> Objective
Write out each line from the data below that includes the word "joints".

> Dataset extract
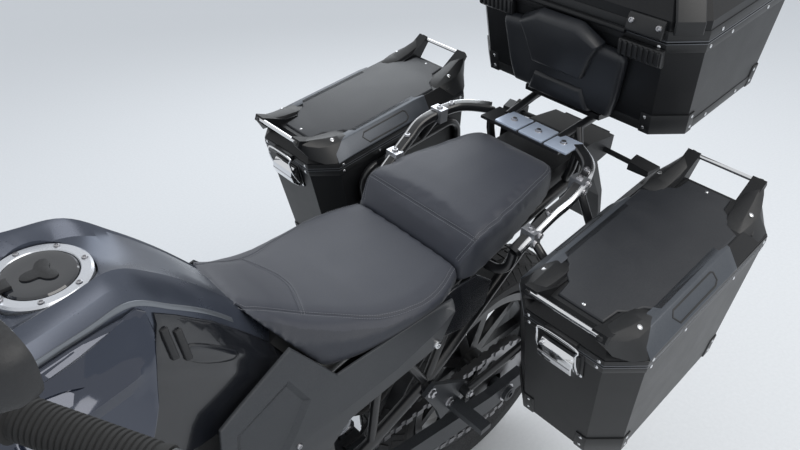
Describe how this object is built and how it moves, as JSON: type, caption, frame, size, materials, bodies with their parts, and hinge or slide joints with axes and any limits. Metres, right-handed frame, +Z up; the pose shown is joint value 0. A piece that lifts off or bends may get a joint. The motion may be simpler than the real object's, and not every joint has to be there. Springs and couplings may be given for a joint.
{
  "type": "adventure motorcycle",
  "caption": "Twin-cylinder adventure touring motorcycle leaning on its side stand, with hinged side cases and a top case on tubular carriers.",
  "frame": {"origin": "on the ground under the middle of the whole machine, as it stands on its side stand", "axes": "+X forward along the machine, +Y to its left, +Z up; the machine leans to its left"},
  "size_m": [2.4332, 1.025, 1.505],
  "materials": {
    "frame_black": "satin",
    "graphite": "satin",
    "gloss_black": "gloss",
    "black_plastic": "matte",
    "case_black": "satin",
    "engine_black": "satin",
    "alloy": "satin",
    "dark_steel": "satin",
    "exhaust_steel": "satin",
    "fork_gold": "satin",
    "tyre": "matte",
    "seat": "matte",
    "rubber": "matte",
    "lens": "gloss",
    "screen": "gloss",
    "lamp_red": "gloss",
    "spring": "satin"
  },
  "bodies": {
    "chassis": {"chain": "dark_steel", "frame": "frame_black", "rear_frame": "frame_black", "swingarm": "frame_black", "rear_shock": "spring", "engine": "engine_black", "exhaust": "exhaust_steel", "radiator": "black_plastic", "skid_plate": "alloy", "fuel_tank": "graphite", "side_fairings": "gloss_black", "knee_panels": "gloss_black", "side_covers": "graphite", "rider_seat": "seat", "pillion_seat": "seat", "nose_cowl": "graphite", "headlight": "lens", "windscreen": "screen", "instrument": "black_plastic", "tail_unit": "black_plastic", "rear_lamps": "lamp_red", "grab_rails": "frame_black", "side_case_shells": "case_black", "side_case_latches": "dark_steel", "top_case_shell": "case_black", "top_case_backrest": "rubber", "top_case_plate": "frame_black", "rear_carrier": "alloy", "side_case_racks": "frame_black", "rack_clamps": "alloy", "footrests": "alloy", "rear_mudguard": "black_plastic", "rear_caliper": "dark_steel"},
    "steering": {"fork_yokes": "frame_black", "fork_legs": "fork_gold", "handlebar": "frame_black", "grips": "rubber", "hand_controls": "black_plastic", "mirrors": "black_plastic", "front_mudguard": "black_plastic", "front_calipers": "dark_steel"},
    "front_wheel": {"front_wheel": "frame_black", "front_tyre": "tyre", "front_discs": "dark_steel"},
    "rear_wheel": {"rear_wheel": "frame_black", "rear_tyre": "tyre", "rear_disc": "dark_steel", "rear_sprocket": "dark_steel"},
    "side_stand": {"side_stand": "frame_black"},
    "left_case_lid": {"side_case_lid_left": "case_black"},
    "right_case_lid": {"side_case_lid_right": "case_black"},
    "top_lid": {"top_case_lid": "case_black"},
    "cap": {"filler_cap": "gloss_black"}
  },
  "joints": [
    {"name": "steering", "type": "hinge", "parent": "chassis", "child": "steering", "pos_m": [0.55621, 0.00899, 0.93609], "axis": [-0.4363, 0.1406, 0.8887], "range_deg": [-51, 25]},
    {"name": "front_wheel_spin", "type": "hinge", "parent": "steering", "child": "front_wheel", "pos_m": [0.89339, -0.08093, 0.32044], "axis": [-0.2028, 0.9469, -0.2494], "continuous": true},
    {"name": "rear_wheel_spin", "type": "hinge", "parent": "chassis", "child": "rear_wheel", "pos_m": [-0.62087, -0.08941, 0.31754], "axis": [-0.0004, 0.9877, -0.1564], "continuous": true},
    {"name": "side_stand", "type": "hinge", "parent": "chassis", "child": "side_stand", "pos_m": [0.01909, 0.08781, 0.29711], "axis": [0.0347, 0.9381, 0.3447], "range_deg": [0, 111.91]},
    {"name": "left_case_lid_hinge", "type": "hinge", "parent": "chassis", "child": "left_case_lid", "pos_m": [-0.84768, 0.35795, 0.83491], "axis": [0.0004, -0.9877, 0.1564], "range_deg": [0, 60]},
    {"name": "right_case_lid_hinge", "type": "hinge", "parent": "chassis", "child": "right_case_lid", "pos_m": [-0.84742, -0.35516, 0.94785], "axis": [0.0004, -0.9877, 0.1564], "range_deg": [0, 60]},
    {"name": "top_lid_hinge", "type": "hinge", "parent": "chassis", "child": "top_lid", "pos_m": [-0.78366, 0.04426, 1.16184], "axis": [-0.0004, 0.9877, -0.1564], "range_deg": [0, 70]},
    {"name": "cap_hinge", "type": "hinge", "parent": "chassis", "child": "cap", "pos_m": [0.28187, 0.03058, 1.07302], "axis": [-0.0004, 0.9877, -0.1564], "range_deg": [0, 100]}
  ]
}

> Answer for this exercise
Describe how this object is built and how it moves, as JSON: type, caption, frame, size, materials, bodies with their parts, and hinge or slide joints with axes and any limits. Metres, right-handed frame, +Z up; the pose shown is joint value 0. A piece that lifts off or bends may get a joint. The motion may be simpler than the real object's, and not every joint has to be there. Springs and couplings may be given for a joint.
  "joints": [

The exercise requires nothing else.